Another implication of interspirituality, then, is what you might want to actually give some emphasis on in your life, invite others to witness and participate. A renewed spirituality, a change in your understanding, a celebration of the little things, a new way of doing sabbath? As your kids and grandkids go through major role transitions, your alertness to this theme may be a source of wisdom and support.

There are retreats, marriage encounters, ways of renewing or deepening spiritual experiences. Some rituals are really week-long personal or community-growth workshops. The common theme here is the spirit of creativity—supplanting the spirit of mindless tradition. Tradition is not dispensed with—part of the game often involves digging up old traditions or re-examining established ones and picking out the babies from the bathwater, identifying what seems meaningful, salient, relevant and keeping those elements—maybe even highlighting them in new ways. Evolution rather than revolution.

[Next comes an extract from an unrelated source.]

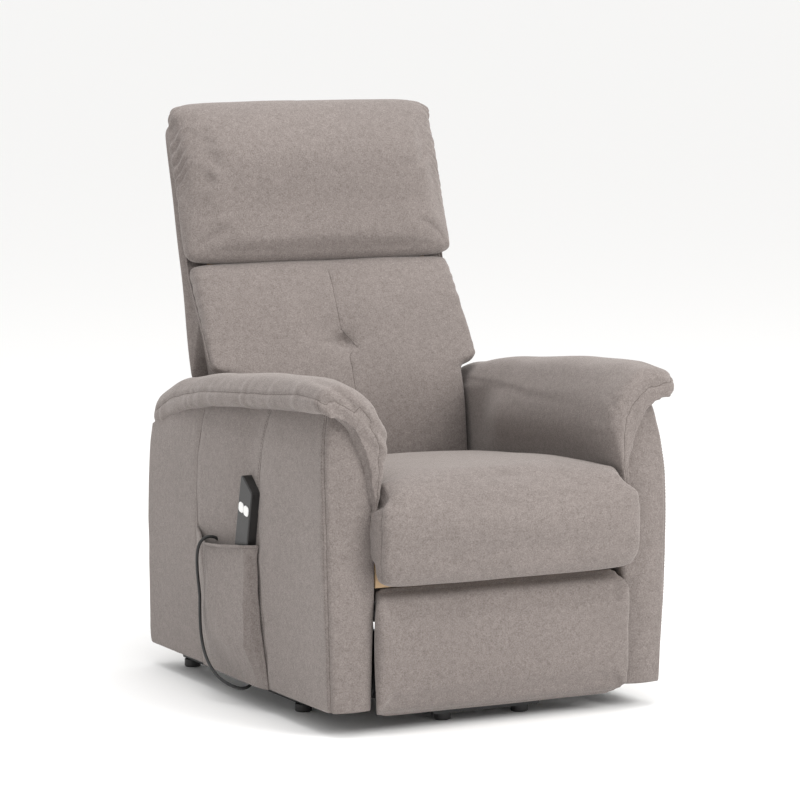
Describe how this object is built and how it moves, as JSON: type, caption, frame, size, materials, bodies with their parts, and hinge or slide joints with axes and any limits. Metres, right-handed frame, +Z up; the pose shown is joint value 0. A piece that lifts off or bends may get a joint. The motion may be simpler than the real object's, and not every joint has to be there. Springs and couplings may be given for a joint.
{
  "type": "lift recliner chair",
  "caption": "Upholstered power lift recliner with padded arms, waterfall seat, folding footrest, rolled headrest, steel lift base and a corded handset in a side pocket.",
  "frame": {"origin": "centre of the chair's footprint, on the floor", "axes": "+Z up, the sitter faces -Y, +X is the sitter's left"},
  "size_m": [0.7766, 0.937, 1.1176],
  "materials": {
    "upholstery": "brushed chenille weave",
    "frame_steel": "satin black powder coat",
    "spring_steel": "plain",
    "frame_wood": "raw plywood",
    "black_plastic": "fine grain",
    "cord_rubber": "smooth",
    "button_white": "satin"
  },
  "bodies": {
    "base": {"base_front_tube": "frame_steel", "base_left_bracket": "frame_steel", "base_left_rail": "frame_steel", "base_motor_bracket": "frame_steel", "base_outrigger": "frame_steel", "base_rear_tube": "frame_steel", "base_right_bracket": "frame_steel", "base_right_rail": "frame_steel", "feet_front": "black_plastic", "feet_middle": "black_plastic", "feet_rear": "black_plastic"},
    "lift_link": {"lift_link_left": "frame_steel", "lift_link_right": "frame_steel", "lift_torque_tube": "frame_steel"},
    "lift_guide_link": {"lift_guide_link_left": "frame_steel", "lift_guide_link_right": "frame_steel"},
    "chassis": {"arm_cover_left": "upholstery", "arm_cover_right": "upholstery", "arm_pad_left": "upholstery", "arm_pad_right": "upholstery", "chassis_front_tube": "frame_steel", "chassis_left_plate": "frame_steel", "chassis_rear_tube": "frame_steel", "chassis_right_plate": "frame_steel", "control_box": "black_plastic", "cord_gland": "black_plastic", "handset_cord": "cord_rubber", "rear_cover": "upholstery", "seat_cushion": "upholstery", "seat_front_rail": "frame_wood", "seat_rear_rail": "frame_wood", "seat_springs": "spring_steel", "side_pocket": "upholstery"},
    "actuator": {"actuator_gearbox": "black_plastic", "actuator_motor": "black_plastic", "actuator_tube": "black_plastic"},
    "actuator_rod": {"actuator_rod": "spring_steel"},
    "footrest_drive_link": {"footrest_drive_link_left": "frame_steel", "footrest_drive_link_right": "frame_steel"},
    "footrest_carry_link": {"footrest_carry_link_left": "frame_steel", "footrest_carry_link_right": "frame_steel"},
    "footrest_guide_link": {"footrest_guide_link_left": "frame_steel", "footrest_guide_link_right": "frame_steel"},
    "footrest": {"footrest_board": "frame_wood", "footrest_bracket_left": "frame_steel", "footrest_bracket_right": "frame_steel", "footrest_cushion": "upholstery"},
    "backrest": {"back_bottom_rail": "frame_wood", "back_cover": "upholstery", "back_hinge_left": "frame_steel", "back_hinge_right": "frame_steel", "back_post_left": "frame_wood", "back_post_right": "frame_wood", "back_top_rail": "frame_wood", "headrest_cushion": "upholstery", "lumbar_cushion": "upholstery"},
    "handset": {"handset_case": "black_plastic", "handset_strain_relief": "cord_rubber"},
    "up_button": {"handset_button_up": "button_white"},
    "down_button": {"handset_button_down": "button_white"}
  },
  "joints": [
    {"name": "lift", "type": "hinge", "parent": "base", "child": "lift_link", "pos_m": [0, -0.1685, 0.092], "axis": [1, 0, 0], "range_deg": [0, 58]},
    {"name": "chassis_tilt", "type": "hinge", "parent": "lift_link", "child": "chassis", "pos_m": [0, 0.1965, 0.118], "axis": [-1, 0, 0], "range_deg": [0, 32.1]},
    {"name": "lift_guide", "type": "hinge", "parent": "base", "child": "lift_guide_link", "pos_m": [0, -0.2357, 0.0944], "axis": [1, 0, 0], "range_deg": [0, 66]},
    {"name": "actuator_swing", "type": "hinge", "parent": "base", "child": "actuator", "pos_m": [0, 0.33, 0.078], "axis": [1, 0, 0], "range_deg": [0, 1.38]},
    {"name": "actuator_stroke", "type": "slide", "parent": "actuator", "child": "actuator_rod", "axis": [0, -0.9777, 0.2098], "range_m": [0, 0.09422]},
    {"name": "footrest_raise", "type": "hinge", "parent": "chassis", "child": "footrest_drive_link", "pos_m": [0, -0.228, 0.25], "axis": [-1, 0, 0], "range_deg": [0, 80]},
    {"name": "footrest_carry", "type": "hinge", "parent": "footrest_drive_link", "child": "footrest_carry_link", "pos_m": [0, -0.258, 0.085], "axis": [1, 0, 0], "range_deg": [0, 125.1]},
    {"name": "footrest_guide", "type": "hinge", "parent": "footrest_drive_link", "child": "footrest_guide_link", "pos_m": [0, -0.2646, 0.0487], "axis": [1, 0, 0], "range_deg": [0, 125.1]},
    {"name": "footrest_turn", "type": "hinge", "parent": "footrest_carry_link", "child": "footrest", "pos_m": [0, -0.364, 0.225], "axis": [-1, 0, 0], "range_deg": [0, 125.1]},
    {"name": "recline", "type": "hinge", "parent": "chassis", "child": "backrest", "pos_m": [0, 0.205, 0.33], "axis": [-1, 0, 0], "range_deg": [0, 38]},
    {"name": "handset_lift", "type": "slide", "parent": "chassis", "child": "handset", "axis": [0, -0.2164, 0.9763], "range_m": [0, 0.12]},
    {"name": "press_up", "type": "slide", "parent": "handset", "child": "up_button", "axis": [1, 0, 0], "range_m": [0, 0.0014], "stiffness_N_per_m": 600, "springref_m": -0.0006},
    {"name": "press_down", "type": "slide", "parent": "handset", "child": "down_button", "axis": [1, 0, 0], "range_m": [0, 0.0014], "stiffness_N_per_m": 600, "springref_m": -0.0006}
  ],
  "couplings": [
    {"joint": "chassis_tilt", "follows": "lift", "ratio": 0.55172},
    {"joint": "lift_guide", "follows": "lift", "ratio": 1.1362},
    {"joint": "actuator_swing", "follows": "lift", "ratio": 0.022},
    {"joint": "actuator_stroke", "follows": "lift", "m_per_rad": 0.092876},
    {"joint": "footrest_carry", "follows": "footrest_raise", "ratio": 1.5625},
    {"joint": "footrest_guide", "follows": "footrest_raise", "ratio": 1.5625},
    {"joint": "footrest_turn", "follows": "footrest_raise", "ratio": 1.5625}
  ]
}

So, let’s consider the main implications of our class:

First, open to the idea that elderhood is a time for cultivating your spiritual journey, and what interfaith spirituality offers is a wider palette of colors, more media to work with, as you construct your own map of your life’s meaning.

Second, reflect on your life’s spiritual journey, it’s ins and outs, ups and downs. What has brought you closer to God, Jesus, the Ground of Being, the Tao—whatever works to help you feel more connected to the Great Mystery? What has left you feeling left out, dangling, abandoned, betrayed? These stories abound.

Third, talk with friends and relatives. Your kids as adults will be nourished by having a parent who is thinking about life, philosophizing a bit. Your mental aliveness will be an inspiration to them, and it will offer them an entrance for them to tell you about their explorations and feelings regarding spirituality.